[start Source data]

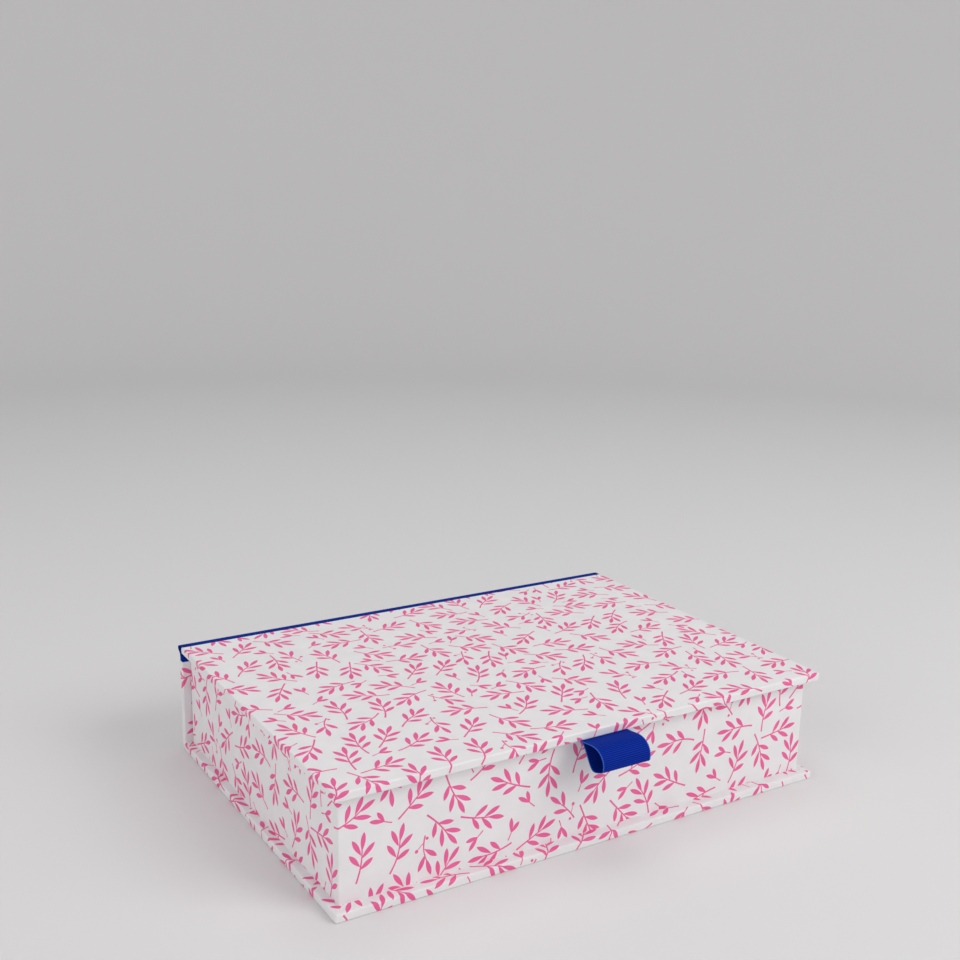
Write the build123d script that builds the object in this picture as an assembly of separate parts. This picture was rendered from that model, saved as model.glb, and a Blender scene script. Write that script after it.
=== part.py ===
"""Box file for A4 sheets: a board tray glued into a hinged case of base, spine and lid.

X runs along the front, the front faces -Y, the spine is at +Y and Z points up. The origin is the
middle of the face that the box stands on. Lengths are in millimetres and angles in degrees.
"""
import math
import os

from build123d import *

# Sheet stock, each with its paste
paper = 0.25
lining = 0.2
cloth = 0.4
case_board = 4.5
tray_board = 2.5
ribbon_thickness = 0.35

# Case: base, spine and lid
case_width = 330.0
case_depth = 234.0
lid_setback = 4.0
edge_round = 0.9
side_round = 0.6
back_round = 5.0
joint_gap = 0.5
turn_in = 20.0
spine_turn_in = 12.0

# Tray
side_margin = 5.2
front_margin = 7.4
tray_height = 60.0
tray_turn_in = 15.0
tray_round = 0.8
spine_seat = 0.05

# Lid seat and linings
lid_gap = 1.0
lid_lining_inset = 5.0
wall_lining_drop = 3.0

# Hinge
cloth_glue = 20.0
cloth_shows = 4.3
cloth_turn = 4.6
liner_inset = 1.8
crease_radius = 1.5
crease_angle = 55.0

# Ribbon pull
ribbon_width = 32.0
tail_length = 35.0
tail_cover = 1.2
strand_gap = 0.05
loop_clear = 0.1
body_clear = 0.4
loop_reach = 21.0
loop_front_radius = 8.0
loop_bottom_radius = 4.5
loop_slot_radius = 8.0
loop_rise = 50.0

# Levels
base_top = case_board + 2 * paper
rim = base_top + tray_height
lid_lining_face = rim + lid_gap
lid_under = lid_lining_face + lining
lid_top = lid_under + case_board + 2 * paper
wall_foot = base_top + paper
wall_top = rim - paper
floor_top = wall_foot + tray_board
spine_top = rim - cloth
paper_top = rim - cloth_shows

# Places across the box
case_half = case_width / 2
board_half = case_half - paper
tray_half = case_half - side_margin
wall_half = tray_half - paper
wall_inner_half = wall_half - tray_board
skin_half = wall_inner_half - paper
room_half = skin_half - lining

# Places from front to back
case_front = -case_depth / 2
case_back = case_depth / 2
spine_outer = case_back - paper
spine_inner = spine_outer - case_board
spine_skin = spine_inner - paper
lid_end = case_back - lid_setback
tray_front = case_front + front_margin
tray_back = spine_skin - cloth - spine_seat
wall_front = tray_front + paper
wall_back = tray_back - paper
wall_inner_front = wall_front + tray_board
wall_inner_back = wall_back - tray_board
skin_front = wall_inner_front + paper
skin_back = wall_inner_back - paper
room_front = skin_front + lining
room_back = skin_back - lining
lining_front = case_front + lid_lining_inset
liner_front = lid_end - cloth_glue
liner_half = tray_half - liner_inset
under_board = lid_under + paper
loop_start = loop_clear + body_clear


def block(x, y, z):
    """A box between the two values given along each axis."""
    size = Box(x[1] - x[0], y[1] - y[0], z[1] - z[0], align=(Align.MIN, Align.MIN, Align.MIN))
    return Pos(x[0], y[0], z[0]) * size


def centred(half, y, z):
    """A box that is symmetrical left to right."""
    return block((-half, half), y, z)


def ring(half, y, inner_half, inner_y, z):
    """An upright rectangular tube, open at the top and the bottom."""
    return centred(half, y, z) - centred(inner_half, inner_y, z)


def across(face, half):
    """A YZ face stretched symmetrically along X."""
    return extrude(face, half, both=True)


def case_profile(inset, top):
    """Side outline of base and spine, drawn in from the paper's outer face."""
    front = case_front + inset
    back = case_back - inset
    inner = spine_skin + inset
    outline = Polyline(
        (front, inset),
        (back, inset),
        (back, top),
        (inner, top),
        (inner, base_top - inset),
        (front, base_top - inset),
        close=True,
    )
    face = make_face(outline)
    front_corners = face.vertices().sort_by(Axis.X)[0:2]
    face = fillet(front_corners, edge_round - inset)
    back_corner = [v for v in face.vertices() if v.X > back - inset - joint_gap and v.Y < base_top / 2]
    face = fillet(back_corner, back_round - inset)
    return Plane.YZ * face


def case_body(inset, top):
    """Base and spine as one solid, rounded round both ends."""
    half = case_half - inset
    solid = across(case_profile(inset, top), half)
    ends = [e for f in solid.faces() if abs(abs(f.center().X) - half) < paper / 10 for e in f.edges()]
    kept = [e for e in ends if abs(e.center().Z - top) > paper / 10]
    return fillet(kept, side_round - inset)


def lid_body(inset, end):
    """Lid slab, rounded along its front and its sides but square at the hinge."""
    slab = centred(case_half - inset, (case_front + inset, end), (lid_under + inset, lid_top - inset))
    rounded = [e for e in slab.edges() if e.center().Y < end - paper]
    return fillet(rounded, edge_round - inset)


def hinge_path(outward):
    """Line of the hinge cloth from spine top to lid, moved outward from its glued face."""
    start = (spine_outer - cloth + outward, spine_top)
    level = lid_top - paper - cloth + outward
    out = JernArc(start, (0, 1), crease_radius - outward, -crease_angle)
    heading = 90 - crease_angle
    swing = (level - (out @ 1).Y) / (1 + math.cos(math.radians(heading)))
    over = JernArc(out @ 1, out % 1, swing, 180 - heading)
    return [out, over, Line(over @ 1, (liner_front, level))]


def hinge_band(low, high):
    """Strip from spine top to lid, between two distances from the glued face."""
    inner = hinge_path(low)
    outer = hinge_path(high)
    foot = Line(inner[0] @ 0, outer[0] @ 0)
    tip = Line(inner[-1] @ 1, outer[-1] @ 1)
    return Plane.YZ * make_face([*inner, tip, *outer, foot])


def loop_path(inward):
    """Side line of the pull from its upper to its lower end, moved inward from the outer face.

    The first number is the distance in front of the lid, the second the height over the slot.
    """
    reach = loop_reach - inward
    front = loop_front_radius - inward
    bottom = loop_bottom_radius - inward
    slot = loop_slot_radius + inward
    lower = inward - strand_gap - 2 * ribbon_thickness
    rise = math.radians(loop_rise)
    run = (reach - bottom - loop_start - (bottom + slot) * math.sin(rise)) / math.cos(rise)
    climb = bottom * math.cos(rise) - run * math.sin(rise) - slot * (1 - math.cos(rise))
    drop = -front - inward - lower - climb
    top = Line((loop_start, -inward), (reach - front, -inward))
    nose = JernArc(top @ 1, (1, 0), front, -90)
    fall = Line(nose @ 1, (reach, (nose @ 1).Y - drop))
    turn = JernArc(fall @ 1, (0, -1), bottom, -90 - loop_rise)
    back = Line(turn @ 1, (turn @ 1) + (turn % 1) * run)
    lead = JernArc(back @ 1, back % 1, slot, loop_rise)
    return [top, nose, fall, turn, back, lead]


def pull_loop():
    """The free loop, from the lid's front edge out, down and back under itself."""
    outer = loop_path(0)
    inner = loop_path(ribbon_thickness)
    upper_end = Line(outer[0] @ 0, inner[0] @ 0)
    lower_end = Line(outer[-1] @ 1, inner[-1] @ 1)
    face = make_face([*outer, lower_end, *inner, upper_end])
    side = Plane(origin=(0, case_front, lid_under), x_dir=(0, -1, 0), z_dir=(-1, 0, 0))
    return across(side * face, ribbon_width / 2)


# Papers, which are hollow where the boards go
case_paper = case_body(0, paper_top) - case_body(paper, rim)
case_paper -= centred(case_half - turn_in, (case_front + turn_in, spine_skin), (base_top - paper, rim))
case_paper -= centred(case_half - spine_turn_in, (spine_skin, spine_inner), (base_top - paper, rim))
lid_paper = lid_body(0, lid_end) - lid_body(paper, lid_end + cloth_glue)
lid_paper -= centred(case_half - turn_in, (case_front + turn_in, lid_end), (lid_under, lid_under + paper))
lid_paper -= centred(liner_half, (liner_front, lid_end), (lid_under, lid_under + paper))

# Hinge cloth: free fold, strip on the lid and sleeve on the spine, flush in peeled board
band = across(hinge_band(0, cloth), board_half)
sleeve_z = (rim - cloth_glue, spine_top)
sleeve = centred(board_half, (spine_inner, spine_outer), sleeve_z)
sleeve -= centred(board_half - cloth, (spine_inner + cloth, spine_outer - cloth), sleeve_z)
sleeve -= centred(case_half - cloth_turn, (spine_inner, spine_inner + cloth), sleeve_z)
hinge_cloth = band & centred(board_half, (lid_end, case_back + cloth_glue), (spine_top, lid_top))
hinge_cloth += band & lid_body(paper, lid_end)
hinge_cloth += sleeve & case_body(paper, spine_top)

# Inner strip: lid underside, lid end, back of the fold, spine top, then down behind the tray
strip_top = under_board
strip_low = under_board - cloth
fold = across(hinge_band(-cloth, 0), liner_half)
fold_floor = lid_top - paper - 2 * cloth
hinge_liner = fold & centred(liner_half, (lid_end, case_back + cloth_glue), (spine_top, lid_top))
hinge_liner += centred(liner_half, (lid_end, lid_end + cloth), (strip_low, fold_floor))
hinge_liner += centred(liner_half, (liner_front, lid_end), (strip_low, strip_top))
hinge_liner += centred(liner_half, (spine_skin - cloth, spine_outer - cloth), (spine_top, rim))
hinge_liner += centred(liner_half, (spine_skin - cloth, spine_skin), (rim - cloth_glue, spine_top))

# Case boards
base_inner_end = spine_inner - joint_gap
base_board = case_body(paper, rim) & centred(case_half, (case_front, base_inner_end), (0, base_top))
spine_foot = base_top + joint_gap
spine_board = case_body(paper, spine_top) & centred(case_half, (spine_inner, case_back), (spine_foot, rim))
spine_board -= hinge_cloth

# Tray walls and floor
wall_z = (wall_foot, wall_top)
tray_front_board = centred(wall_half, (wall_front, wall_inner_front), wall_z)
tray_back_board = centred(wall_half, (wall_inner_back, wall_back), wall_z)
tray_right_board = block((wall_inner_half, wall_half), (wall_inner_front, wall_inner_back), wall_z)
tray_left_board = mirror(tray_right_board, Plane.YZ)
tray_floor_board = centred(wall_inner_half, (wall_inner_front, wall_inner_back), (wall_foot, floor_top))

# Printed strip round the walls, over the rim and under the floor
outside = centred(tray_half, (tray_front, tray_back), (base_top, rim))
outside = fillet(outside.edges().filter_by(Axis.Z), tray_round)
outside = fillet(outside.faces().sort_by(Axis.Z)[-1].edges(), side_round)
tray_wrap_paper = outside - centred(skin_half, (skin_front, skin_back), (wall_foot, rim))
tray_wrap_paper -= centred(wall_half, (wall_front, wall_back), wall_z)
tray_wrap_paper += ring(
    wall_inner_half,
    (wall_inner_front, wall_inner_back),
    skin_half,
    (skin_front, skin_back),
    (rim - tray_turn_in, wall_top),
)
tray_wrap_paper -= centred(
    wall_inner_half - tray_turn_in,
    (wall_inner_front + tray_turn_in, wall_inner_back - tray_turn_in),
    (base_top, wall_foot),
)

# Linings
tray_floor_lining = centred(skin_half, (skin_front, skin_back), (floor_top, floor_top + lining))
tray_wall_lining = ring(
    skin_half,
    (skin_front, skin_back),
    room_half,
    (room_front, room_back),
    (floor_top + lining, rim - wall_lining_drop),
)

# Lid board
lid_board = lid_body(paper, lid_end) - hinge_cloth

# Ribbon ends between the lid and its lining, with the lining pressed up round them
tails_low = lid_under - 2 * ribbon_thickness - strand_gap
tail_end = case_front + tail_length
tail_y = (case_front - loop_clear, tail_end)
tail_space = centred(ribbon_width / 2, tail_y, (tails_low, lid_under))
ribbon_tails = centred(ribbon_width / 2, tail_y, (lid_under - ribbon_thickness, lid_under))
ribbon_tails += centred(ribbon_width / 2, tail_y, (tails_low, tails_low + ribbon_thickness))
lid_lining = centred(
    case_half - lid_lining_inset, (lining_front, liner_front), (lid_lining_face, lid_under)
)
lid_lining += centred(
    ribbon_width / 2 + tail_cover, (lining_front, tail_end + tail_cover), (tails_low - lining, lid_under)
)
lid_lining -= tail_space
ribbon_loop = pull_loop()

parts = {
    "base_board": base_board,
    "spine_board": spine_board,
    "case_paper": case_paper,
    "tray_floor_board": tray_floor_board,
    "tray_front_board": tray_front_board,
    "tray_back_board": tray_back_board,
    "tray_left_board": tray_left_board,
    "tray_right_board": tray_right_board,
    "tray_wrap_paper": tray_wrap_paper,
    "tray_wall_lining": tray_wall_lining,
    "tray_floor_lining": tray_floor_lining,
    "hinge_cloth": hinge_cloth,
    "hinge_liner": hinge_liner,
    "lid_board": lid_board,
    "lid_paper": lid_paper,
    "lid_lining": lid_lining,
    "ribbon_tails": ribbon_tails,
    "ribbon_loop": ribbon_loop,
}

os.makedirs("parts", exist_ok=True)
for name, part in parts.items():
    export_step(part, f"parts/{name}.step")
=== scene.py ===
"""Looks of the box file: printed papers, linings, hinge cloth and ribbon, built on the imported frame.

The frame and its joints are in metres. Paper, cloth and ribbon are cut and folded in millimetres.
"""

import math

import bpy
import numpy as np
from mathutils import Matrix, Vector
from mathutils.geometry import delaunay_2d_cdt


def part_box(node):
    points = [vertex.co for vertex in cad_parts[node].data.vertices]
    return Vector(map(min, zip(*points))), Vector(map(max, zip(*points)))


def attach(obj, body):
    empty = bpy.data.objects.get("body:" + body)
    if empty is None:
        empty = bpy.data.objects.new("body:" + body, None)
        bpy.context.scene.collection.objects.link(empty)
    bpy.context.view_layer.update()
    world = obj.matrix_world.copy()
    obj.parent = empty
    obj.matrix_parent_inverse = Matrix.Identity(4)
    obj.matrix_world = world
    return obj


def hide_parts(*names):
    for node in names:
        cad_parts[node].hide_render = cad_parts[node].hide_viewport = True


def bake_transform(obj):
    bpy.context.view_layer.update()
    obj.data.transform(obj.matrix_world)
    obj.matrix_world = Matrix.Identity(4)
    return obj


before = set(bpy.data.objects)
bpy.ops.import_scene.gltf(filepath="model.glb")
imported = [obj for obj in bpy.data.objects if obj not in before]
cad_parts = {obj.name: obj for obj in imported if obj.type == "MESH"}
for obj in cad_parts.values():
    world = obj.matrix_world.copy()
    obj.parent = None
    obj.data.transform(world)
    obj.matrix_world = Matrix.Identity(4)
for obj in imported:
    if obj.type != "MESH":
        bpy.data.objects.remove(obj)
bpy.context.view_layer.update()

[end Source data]

*Written exercise*.
Return exactly the lines from the beginning of the data above through the one containing "spine_turn_in = 12.0", please. Include both end lines and add nothing else.

*Written answer*.
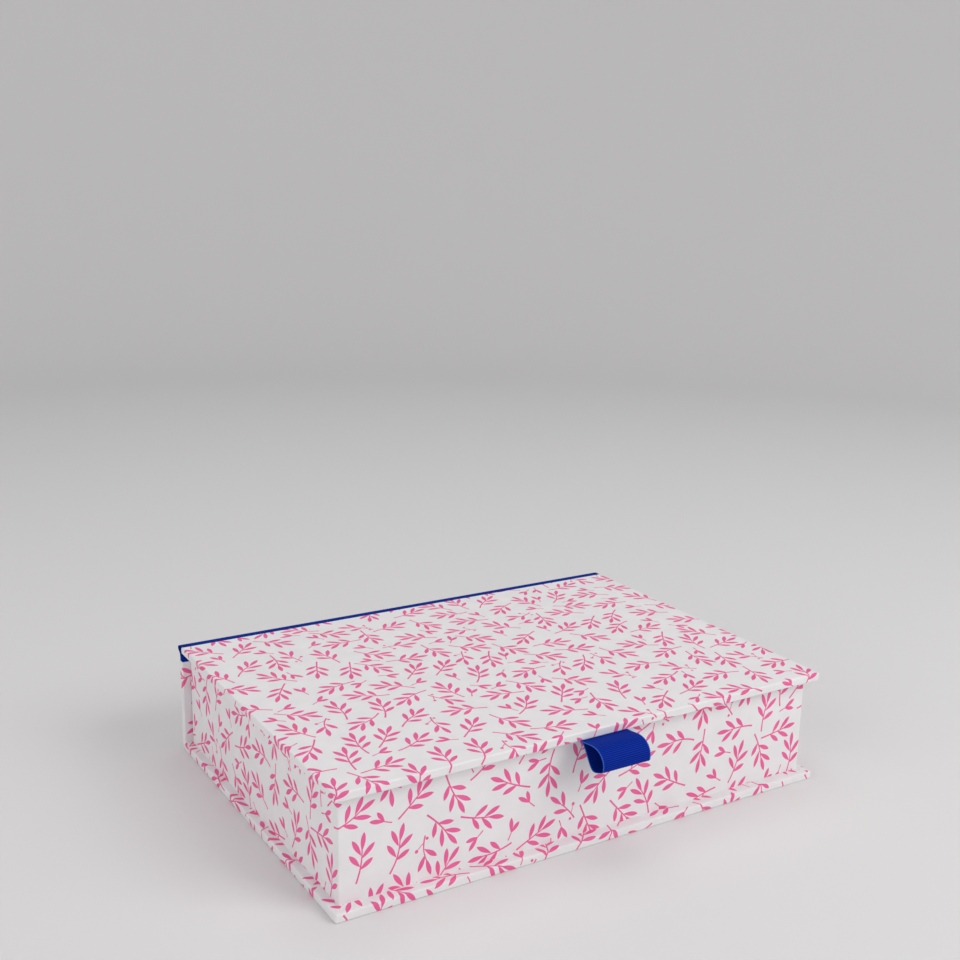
Write the build123d script that builds the object in this picture as an assembly of separate parts. This picture was rendered from that model, saved as model.glb, and a Blender scene script. Write that script after it.
=== part.py ===
"""Box file for A4 sheets: a board tray glued into a hinged case of base, spine and lid.

X runs along the front, the front faces -Y, the spine is at +Y and Z points up. The origin is the
middle of the face that the box stands on. Lengths are in millimetres and angles in degrees.
"""
import math
import os

from build123d import *

# Sheet stock, each with its paste
paper = 0.25
lining = 0.2
cloth = 0.4
case_board = 4.5
tray_board = 2.5
ribbon_thickness = 0.35

# Case: base, spine and lid
case_width = 330.0
case_depth = 234.0
lid_setback = 4.0
edge_round = 0.9
side_round = 0.6
back_round = 5.0
joint_gap = 0.5
turn_in = 20.0
spine_turn_in = 12.0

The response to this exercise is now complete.